Television is the literature of the illiterate, the culture of the low-brow; the wealth of the poor, the privilege of the underprivileged, the exclusive club of the excluded masses.
Lee Loevinger, former commissioner of the Federal Communications Commission
Ginger & Fred is Federico Fellini's twenty-first feature film, and although it stars Giulietta Masina and Marcello Mastroianni as a retired tap dance team who are reunited after thirty years apart, the real star of the drama is television. For this Itailan director, the tube is an omnipresent force in the lives of people spewing out an endless stream of images and pseudo-events. It is "the exclusive club" of everyday people who watch it to become part of "the big picture of life." And everyone who watches dreams of becoming a TV celebrity if only for a few minutes of time.

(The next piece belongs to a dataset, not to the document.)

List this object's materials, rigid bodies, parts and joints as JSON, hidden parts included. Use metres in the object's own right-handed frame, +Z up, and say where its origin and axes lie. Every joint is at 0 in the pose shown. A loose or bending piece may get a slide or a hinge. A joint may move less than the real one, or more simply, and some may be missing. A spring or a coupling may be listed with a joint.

Ginger and Fred have been chosen to appear on "We are Proud to Present," Italy's top television variety show. The two were famous years ago for miming the dance routines of Ginger Rogers and Fred Astaire. Ginger, a widow and grandmother, is apprehensive about her reunion with Fred, an anarchist of sorts who has been institutionalized for a mental breakdown. Time has take its toll on their bodies, but their spirits remain youthful.
The young director of the variety show doesn't view them as anything special. They are just part of a lineup of unusual guests, including a transvestite who has made a name for himself visiting men in prisons, a plastic surgery wizard, an extraterrestrial lover, a priest who miraculously cures people, a troupe of dancing midgets, and a cow with fifteen teats.
Fellini offers us a behind-the-scenes look at the preparations for and actual airing of this variety show, which pokes fun at the mendacity and absurdity of the human yearning for the bizarre. The Italian director's critique of television is not as excoriating as Paddy Chayefsky's Network, but then Felini has always had a special place in his heart for strange things. Ginger and Fred, besides boasting an affecting performance by Giulietta Masina, meanders its way to a bittersweet finale. A quotation by Ann Landers could have been appended to the closing scene: "Television has proved that people will look at anything rather than each other."